-- START --

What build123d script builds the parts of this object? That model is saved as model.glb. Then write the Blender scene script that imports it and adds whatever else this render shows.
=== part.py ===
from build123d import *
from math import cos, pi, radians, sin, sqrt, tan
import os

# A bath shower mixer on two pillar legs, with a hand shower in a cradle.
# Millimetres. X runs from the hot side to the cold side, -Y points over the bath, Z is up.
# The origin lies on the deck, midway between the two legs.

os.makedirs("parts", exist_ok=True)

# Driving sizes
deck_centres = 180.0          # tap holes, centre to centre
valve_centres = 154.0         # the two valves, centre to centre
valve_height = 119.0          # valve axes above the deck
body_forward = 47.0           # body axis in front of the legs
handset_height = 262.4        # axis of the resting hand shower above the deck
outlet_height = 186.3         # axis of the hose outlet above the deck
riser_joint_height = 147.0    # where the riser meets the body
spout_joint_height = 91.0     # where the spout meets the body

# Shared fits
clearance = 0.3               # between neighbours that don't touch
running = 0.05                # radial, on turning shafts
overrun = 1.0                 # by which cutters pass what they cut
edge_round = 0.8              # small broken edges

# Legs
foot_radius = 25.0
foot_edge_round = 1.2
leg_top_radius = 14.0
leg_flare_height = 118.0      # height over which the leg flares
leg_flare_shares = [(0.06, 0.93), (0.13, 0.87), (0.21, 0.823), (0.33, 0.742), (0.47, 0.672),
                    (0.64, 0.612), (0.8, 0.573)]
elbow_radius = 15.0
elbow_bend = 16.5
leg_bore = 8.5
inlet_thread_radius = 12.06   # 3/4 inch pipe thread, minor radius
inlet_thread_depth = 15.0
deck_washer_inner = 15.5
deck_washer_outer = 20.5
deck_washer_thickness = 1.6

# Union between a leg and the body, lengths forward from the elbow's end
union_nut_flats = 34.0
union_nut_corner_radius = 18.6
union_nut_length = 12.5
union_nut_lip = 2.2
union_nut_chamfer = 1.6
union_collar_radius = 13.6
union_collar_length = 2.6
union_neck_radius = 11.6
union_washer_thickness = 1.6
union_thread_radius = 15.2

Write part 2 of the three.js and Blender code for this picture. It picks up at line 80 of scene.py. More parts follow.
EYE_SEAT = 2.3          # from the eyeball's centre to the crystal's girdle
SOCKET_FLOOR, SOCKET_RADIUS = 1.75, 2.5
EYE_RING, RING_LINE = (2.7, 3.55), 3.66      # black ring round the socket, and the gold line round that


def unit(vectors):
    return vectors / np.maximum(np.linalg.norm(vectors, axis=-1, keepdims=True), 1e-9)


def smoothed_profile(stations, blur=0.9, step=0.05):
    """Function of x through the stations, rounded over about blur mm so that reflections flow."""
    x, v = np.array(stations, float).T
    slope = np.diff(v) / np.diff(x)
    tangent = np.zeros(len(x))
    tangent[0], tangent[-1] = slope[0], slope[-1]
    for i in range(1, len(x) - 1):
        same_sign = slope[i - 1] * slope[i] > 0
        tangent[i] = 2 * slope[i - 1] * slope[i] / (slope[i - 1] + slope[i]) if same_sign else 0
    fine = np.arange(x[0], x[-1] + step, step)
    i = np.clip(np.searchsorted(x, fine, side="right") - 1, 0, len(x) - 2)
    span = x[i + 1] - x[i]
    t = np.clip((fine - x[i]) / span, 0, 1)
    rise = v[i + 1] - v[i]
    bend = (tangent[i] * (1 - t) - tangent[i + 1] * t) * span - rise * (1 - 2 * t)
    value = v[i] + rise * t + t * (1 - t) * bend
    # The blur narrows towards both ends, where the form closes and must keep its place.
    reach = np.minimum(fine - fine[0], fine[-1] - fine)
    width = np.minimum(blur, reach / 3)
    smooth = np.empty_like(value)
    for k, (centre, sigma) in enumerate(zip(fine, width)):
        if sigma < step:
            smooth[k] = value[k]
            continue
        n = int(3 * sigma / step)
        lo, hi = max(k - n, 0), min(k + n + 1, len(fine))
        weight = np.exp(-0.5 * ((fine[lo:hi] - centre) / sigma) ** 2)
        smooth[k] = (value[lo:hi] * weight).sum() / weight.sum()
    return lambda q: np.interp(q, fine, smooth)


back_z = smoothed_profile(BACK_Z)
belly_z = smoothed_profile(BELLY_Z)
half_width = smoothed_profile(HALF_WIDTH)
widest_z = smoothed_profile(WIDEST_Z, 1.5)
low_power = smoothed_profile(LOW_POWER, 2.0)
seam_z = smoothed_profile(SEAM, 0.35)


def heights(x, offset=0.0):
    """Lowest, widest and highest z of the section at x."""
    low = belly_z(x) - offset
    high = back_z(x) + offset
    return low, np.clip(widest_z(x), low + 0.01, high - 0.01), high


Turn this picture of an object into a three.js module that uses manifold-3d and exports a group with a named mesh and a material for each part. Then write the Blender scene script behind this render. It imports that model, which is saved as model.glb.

-- END --

• [Goal]
Transcribe every entry exactly.

• [Full response]
What build123d script builds the parts of this object? That model is saved as model.glb. Then write the Blender scene script that imports it and adds whatever else this render shows.
=== part.py ===
from build123d import *
from math import cos, pi, radians, sin, sqrt, tan
import os

# A bath shower mixer on two pillar legs, with a hand shower in a cradle.
# Millimetres. X runs from the hot side to the cold side, -Y points over the bath, Z is up.
# The origin lies on the deck, midway between the two legs.

os.makedirs("parts", exist_ok=True)

# Driving sizes
deck_centres = 180.0          # tap holes, centre to centre
valve_centres = 154.0         # the two valves, centre to centre
valve_height = 119.0          # valve axes above the deck
body_forward = 47.0           # body axis in front of the legs
handset_height = 262.4        # axis of the resting hand shower above the deck
outlet_height = 186.3         # axis of the hose outlet above the deck
riser_joint_height = 147.0    # where the riser meets the body
spout_joint_height = 91.0     # where the spout meets the body

# Shared fits
clearance = 0.3               # between neighbours that don't touch
running = 0.05                # radial, on turning shafts
overrun = 1.0                 # by which cutters pass what they cut
edge_round = 0.8              # small broken edges

# Legs
foot_radius = 25.0
foot_edge_round = 1.2
leg_top_radius = 14.0
leg_flare_height = 118.0      # height over which the leg flares
leg_flare_shares = [(0.06, 0.93), (0.13, 0.87), (0.21, 0.823), (0.33, 0.742), (0.47, 0.672),
                    (0.64, 0.612), (0.8, 0.573)]
elbow_radius = 15.0
elbow_bend = 16.5
leg_bore = 8.5
inlet_thread_radius = 12.06   # 3/4 inch pipe thread, minor radius
inlet_thread_depth = 15.0
deck_washer_inner = 15.5
deck_washer_outer = 20.5
deck_washer_thickness = 1.6

# Union between a leg and the body, lengths forward from the elbow's end
union_nut_flats = 34.0
union_nut_corner_radius = 18.6
union_nut_length = 12.5
union_nut_lip = 2.2
union_nut_chamfer = 1.6
union_collar_radius = 13.6
union_collar_length = 2.6
union_neck_radius = 11.6
union_washer_thickness = 1.6
union_thread_radius = 15.2

Write part 2 of the three.js and Blender code for this picture. It picks up at line 80 of scene.py. More parts follow.
EYE_SEAT = 2.3          # from the eyeball's centre to the crystal's girdle
SOCKET_FLOOR, SOCKET_RADIUS = 1.75, 2.5
EYE_RING, RING_LINE = (2.7, 3.55), 3.66      # black ring round the socket, and the gold line round that


def unit(vectors):
    return vectors / np.maximum(np.linalg.norm(vectors, axis=-1, keepdims=True), 1e-9)


def smoothed_profile(stations, blur=0.9, step=0.05):
    """Function of x through the stations, rounded over about blur mm so that reflections flow."""
    x, v = np.array(stations, float).T
    slope = np.diff(v) / np.diff(x)
    tangent = np.zeros(len(x))
    tangent[0], tangent[-1] = slope[0], slope[-1]
    for i in range(1, len(x) - 1):
        same_sign = slope[i - 1] * slope[i] > 0
        tangent[i] = 2 * slope[i - 1] * slope[i] / (slope[i - 1] + slope[i]) if same_sign else 0
    fine = np.arange(x[0], x[-1] + step, step)
    i = np.clip(np.searchsorted(x, fine, side="right") - 1, 0, len(x) - 2)
    span = x[i + 1] - x[i]
    t = np.clip((fine - x[i]) / span, 0, 1)
    rise = v[i + 1] - v[i]
    bend = (tangent[i] * (1 - t) - tangent[i + 1] * t) * span - rise * (1 - 2 * t)
    value = v[i] + rise * t + t * (1 - t) * bend
    # The blur narrows towards both ends, where the form closes and must keep its place.
    reach = np.minimum(fine - fine[0], fine[-1] - fine)
    width = np.minimum(blur, reach / 3)
    smooth = np.empty_like(value)
    for k, (centre, sigma) in enumerate(zip(fine, width)):
        if sigma < step:
            smooth[k] = value[k]
            continue
        n = int(3 * sigma / step)
        lo, hi = max(k - n, 0), min(k + n + 1, len(fine))
        weight = np.exp(-0.5 * ((fine[lo:hi] - centre) / sigma) ** 2)
        smooth[k] = (value[lo:hi] * weight).sum() / weight.sum()
    return lambda q: np.interp(q, fine, smooth)


back_z = smoothed_profile(BACK_Z)
belly_z = smoothed_profile(BELLY_Z)
half_width = smoothed_profile(HALF_WIDTH)
widest_z = smoothed_profile(WIDEST_Z, 1.5)
low_power = smoothed_profile(LOW_POWER, 2.0)
seam_z = smoothed_profile(SEAM, 0.35)


def heights(x, offset=0.0):
    """Lowest, widest and highest z of the section at x."""
    low = belly_z(x) - offset
    high = back_z(x) + offset
    return low, np.clip(widest_z(x), low + 0.01, high - 0.01), high


Turn this picture of an object into a three.js module that uses manifold-3d and exports a group with a named mesh and a material for each part. Then write the Blender scene script behind this render. It imports that model, which is saved as model.glb.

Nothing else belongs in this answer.